Two months after the letter, Buffum was discharged and promptly made his way to the mines, where he spent months digging for his fortune. An article from the New York Herald reprinted in the New Orleans Crescent of 30 June 1849 and giving some examples of gold prospecting success stories included the statement that “E. Gould Buffum spent the winter in the placers and realized $70,000, mostly by digging.” Given that he was a former long-time reporter for the Herald, it is tempting to assume the account was from him, especially the statement that 100,000 miners working for 50 years could not exhaust the supply of gold.
Yet, the 9 August edition of the Detroit Free Press reprinted a letter from Buffum and dated 17 June, in which he, then serving as a member of the San Francisco Legislative Assembly (a short-lived body), wrote:
You people at home are altogether mistaken in regard to the gold mines of California. Gold is not be shoveled up here by the pailfull, but the most severe and arduous labor is required to procure it, and then there is as much luck in it as there is in speculating in lottery-tickets.

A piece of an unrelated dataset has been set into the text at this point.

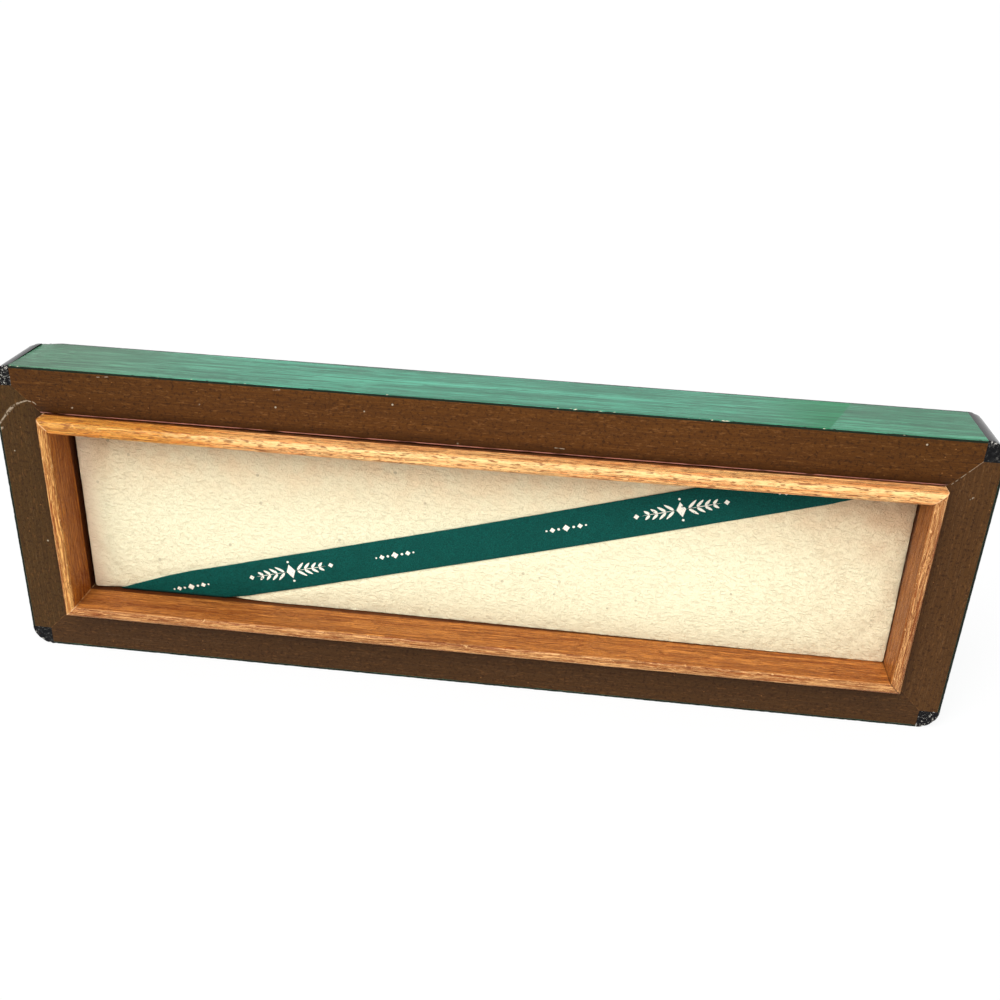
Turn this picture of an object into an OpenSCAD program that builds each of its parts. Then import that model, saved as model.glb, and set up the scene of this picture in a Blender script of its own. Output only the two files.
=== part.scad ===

Buffum went on to report that his proceeds from a day’s work was generally just $5 the first week he was there, while, afterwards, he was often lucky to make a dollar. His banner day was a whopping $56, a far cry from the $70,000 he was said to have realized over the winter! He did state that a man working next to him hit on a $1,000 pile and ended by affirming “the inexhaustibility of the gold is not to be doubted. It is everywhere.”
Whatever his actual returns for his labors, Buffum, who suffered from a form of scurvy and left the gold region in February 1849, remained in San Francisco for several years. He was active in local politics, supporting the growing call for a constitution for California despite Congress’ inaction as to the region’s status. He ran to be a delegate to the constitutional convention that yielded a governing document at the end of 1849, though was not elected.
After two of his fellow New York Volunteers launched the Alta California newspaper, Buffum was hired as a reporter, though he spent much of his free time writing what became the first book published about the Gold Rush. Completed on the first day of 1850 and published by a Philadelphia firm that May, his Six Months in the Gold Mines was quickly followed by Bayard Taylor’s Eldorado and both volumes were very soon sold overseas, including, for example, in London by the end of that month. Buffum’s book was mainly about the Gold Rush, but also had material on older pueblos, newer settlements and about Baja California.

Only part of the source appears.